Investigating the Potential of Two Individually Controlled Injectors per Rotor for a Direct Injection Hydrogen Wankel Engine

Hydrogen-fueled rotary engines offer a promising zero-emission solution for compact commercial powertrains. This study reports experimental results from the further development of a naturally aspirated, direct-injection hydrogen rotary engine by HTM. Initial applications, such as an airport baggage tractor, demonstrated technical feasibility but revealed pre-ignition that limited maximum torque. To address this, mixture formation was investigated using an experimental setup with two independently controlled injectors feeding a single rotor injection channel. The effects on operating behavior, efficiency, and NOx emissions were evaluated. The dual-injector configuration significantly shortens injection duration and improves spatial distribution of hydrogen within the combustion chamber. Enhanced mixture control suppresses pre-ignition and enables higher mean effective pressure.

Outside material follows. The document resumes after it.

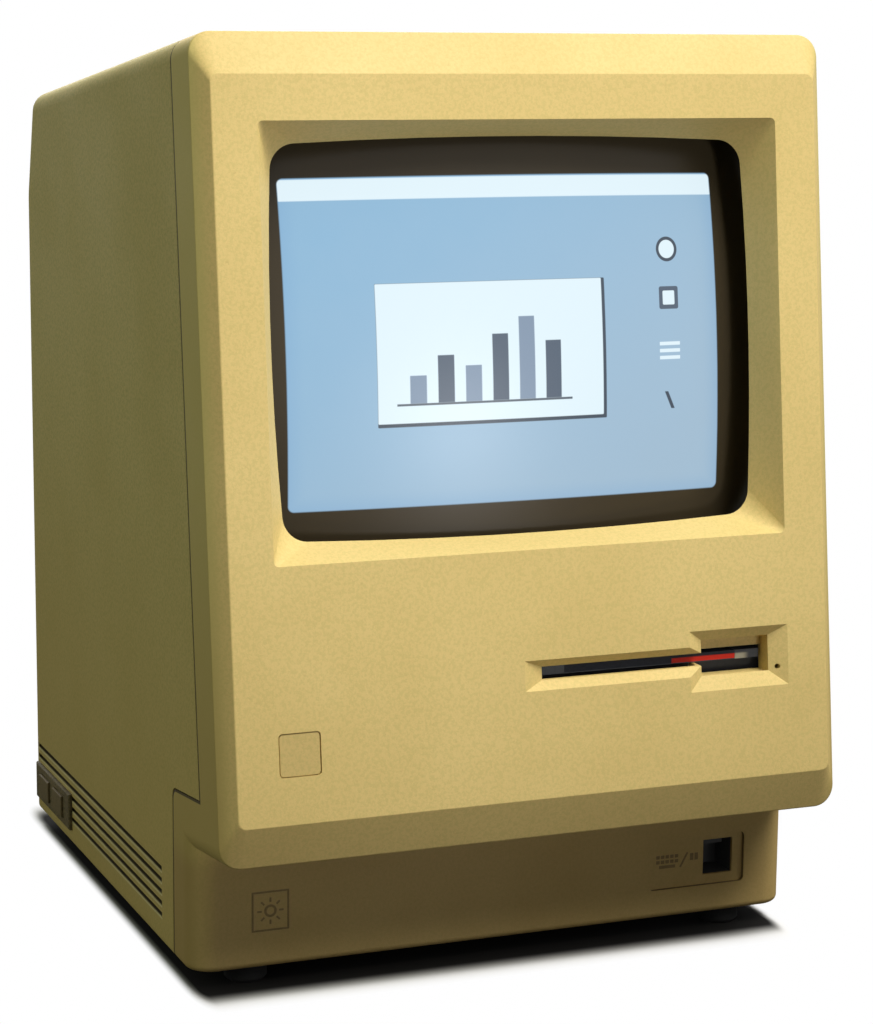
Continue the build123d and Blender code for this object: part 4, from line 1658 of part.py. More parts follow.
def stepper_motor():
    x = DRIVE_CENTRE + LEAD_X
    body = rod_y(x, ROD_Z, DRIVE_REAR_Y, DRIVE_REAR_Y + STEPPER_LENGTH, STEPPER_RADIUS)
    bore_end = DRIVE_REAR_Y + STEPPER_LENGTH / 2 + 1
    return body - rod_y(x, ROD_Z, DRIVE_REAR_Y - 1, bore_end, LEAD_RADIUS + RUNNING_FIT)


def eject_motor():
    """Small motor with its gear case on the tray's floor."""
    x, z, half = DRIVE_CENTRE + EJECT_X, DRIVE_BOTTOM + DRIVE_WALL, EJECT_SIZE / 2
    y1 = DRIVE_REAR_Y - EJECT_REAR_GAP
    y0 = y1 - EJECT_GEAR_LENGTH
    gears = block(x, x + EJECT_SIZE, y0, y1, z, z + EJECT_SIZE)
    return gears + rod_y(x + half, z + half, y0 - EJECT_MOTOR_LENGTH, y0, half)


def diskette_shell():
    """Hard shell with one cut corner, a hub opening below, a head window and a recess for the label."""
    x, y0, y1 = DRIVE_CENTRE, DISK_FRONT_Y, DISK_REAR_Y
    half = DISK_WIDTH / 2
    outline = make_face(Polyline((x - half, y0), (x + half, y0), (x + half, y1 - DISK_CORNER),
                                 (x + half - DISK_CORNER, y1), (x - half, y1), close=True))
    shell = extrude(Pos(0, 0, DISK_BOTTOM) * outline, amount=DISK_THICKNESS)
    shell -= rod_z(x, HUB_Y, DISK_BOTTOM - 1, DISK_BOTTOM + HUB_RISE + HUB_THICKNESS, HUB_RADIUS + 1)
    window = HEAD_WINDOW_WIDTH / 2
    shell -= block(x - window, x + window, y1 - HEAD_WINDOW_GAP - HEAD_WINDOW_LENGTH, y1 - HEAD_WINDOW_GAP,
                   DISK_BOTTOM - 1, DISK_TOP + 1)
    recess_x = x - SHUTTER_WIDTH / 2 - SHUTTER_TRAVEL
    for z0, z1 in ((DISK_BOTTOM - 1, DISK_BOTTOM + SHUTTER_SHEET), (DISK_TOP - SHUTTER_SHEET, DISK_TOP + 1)):
        shell -= block(recess_x, x + SHUTTER_WIDTH / 2, y1 - SHUTTER_LENGTH, y1 + 1, z0, z1)
    shell -= block(recess_x, x + SHUTTER_WIDTH / 2, y1 - SHUTTER_SHEET, y1 + 1, DISK_BOTTOM - 1, DISK_TOP + 1)
    return shell - label_block(y0 - 1)


def label_block(front):
    """Space of the label, on the top and round the front edge."""
    x, half = DRIVE_CENTRE, LABEL_WIDTH / 2
    top = block(x - half, x + half, front, DISK_FRONT_Y + LABEL_LENGTH, DISK_TOP - LABEL_THICKNESS, DISK_TOP)
    edge = block(x - half, x + half, front, DISK_FRONT_Y + LABEL_THICKNESS, DISK_BOTTOM + LABEL_THICKNESS,
                 DISK_TOP)
    return top + edge


def diskette_shutter():
    """Sheet metal shutter folded round the rear edge, slid open as it is inside the drive."""
    x, y1 = DRIVE_CENTRE, DISK_REAR_Y
    x0, x1 = x - SHUTTER_WIDTH / 2 - SHUTTER_TRAVEL, x + SHUTTER_WIDTH / 2 - SHUTTER_TRAVEL
    shutter = block(x0, x1, y1 - SHUTTER_SHEET, y1, DISK_BOTTOM, DISK_TOP)
    shutter += block(x0, x1, y1 - SHUTTER_LENGTH, y1, DISK_BOTTOM, DISK_BOTTOM + SHUTTER_SHEET)
    return shutter + block(x0, x1, y1 - SHUTTER_LENGTH, y1, DISK_TOP - SHUTTER_SHEET, DISK_TOP)


def diskette_hub():
    z = DISK_BOTTOM + HUB_RISE
    return rod_z(DRIVE_CENTRE, HUB_Y, z, z + HUB_THICKNESS, HUB_RADIUS)


PARTS = {}


def build():
    PARTS["front_bezel"] = front_bezel()
    PARTS["badge_plate"] = badge_plate()
    PARTS["rear_case"] = rear_case()
    PARTS["battery_door"] = battery_door()
    PARTS["battery"] = battery()
    PARTS["battery_contacts"] = battery_contacts()
    PARTS["front_feet"] = feet(CHIN_Y + FRONT_FOOT_SETBACK)
    PARTS["rear_feet"] = feet(REAR_Y - REAR_FOOT_SETBACK)
    PARTS["case_screws"] = case_screws()
    for maker in (
        picture_tube, tube_band, tube_screws, deflection_yoke, centring_rings, neck_board, anode_cap,
        chassis, chassis_screws, logic_board, processor, rom_chips, memory_chips, support_chips,
        push_switches,
        keyboard_jack, port_posts, audio_jack, analog_bracket, analog_board, flyback_transformer,
        filter_capacitors, heat_sink, speaker, power_inlet, switch_body, switch_rocker, brightness_wheel,
        brightness_pot, switch_clip, drive_bracket, drive_frame, drive_cover, spindle, spindle_motor,
        head_carriage, guide_rods, lead_screw, stepper_motor, eject_motor, diskette_shell, diskette_shutter,
        diskette_hub,
    ):
        PARTS[maker.__name__] = maker()
    PARTS["inlet_pins"] = pin_blades()
    PARTS["diskette_label"] = label_block(DISK_FRONT_Y)
    front_y, rear_y = BUTTON_PLACES
    PARTS["reset_button"] = side_button(front_y)
    PARTS["interrupt_button"] = side_button(rear_y)
    for name, (x, shell) in PORTS.items():
        PARTS[name] = port(x, shell)


def write_parts():
    os.makedirs("parts", exist_ok=True)
    for name, shape in PARTS.items():
        shape.label = name
        export_step(shape, os.path.join("parts", name + ".step"))


build()
write_parts()
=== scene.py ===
# %% [markdown]
# # An all-in-one desktop computer
#
# This lesson dresses a computer of the mid nineteen-eighties: a beige plastic housing whose front leans
# back, a nine inch display, a diskette drive below it and a keyboard socket in the chin. Its solids come
# ready made, so that every panel gap and screw is already where a maker would put it. Our work is what
# the eye reads next: the aged plastic, the glowing tube, the small printed and moulded details, and light.
#
# Everything is in metres. X runs to the right, Y to the back and Z up, and the ground is at zero.

from math import cos, pi, radians, sin, tan

import bmesh
import bpy
from mathutils import Matrix, Vector


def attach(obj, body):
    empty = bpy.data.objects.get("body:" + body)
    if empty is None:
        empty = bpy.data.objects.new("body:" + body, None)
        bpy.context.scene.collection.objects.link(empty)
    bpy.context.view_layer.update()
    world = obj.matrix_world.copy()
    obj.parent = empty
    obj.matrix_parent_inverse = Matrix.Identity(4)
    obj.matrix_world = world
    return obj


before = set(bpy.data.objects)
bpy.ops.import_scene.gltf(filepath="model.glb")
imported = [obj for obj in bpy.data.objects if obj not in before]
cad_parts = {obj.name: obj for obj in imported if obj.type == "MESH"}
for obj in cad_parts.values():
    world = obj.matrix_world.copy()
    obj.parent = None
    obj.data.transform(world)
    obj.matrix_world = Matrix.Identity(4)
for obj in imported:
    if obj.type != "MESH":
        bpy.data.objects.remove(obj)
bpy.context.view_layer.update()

# %% [markdown]
# ## The leaning front
#
# The face leans back 6.4 degrees. It helps to think in the face's own directions: u to the right, v up the
# slope and a depth behind the face. One function turns such a point into a place in the room, and the three
# directions are kept as vectors, so that a pattern can follow the slope.

# %% A frame for the leaning front
MM = 0.001
LEAN = radians(6.4)
RING_TOE_Y = -133.374 * MM
RING_BOTTOM_Z = 56.6 * MM
CHAMFER_DEPTH = 6.6 * MM
CHIN_Y = -98.874 * MM
RIGHTWARD = Vector((1, 0, 0))
UPSLOPE = Vector((0, sin(LEAN), cos(LEAN)))
OUTWARD = Vector((0, -cos(LEAN), sin(LEAN)))


def on_face(u, v, depth=0.0):
    """The place of a point of the leaning face, all three in millimetres."""
    toe = Vector((0, RING_TOE_Y, RING_BOTTOM_Z))
    return toe + RIGHTWARD * u * MM + UPSLOPE * v * MM - OUTWARD * (depth * MM - CHAMFER_DEPTH)


print("middle of the screen at", [round(c, 4) for c in on_face(0, 182.4, 14)])

# %% [markdown]
# ## Where we stand
#
# The camera stands a metre away, to the left of the front and a little above the top edge. A long lens keeps
# the upright edges nearly parallel. The camera's three axes are given outright: one that points back from the
# object to the camera, one to the right and one up, the last two turned by half a degree of roll.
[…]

Systematic variation of injection timing under representative steady-state conditions also shows potential for NOx reduction through differentiated injector operation. In-cylinder pressure analysis and exhaust gas measurements provide detailed insight into combustion characteristics and abnormal events. The dual-injector setup increases torque capability and operational robustness without additional mechanical complexity, supporting the use of hydrogen rotary engines in compact hybrid systems and stationary power applications.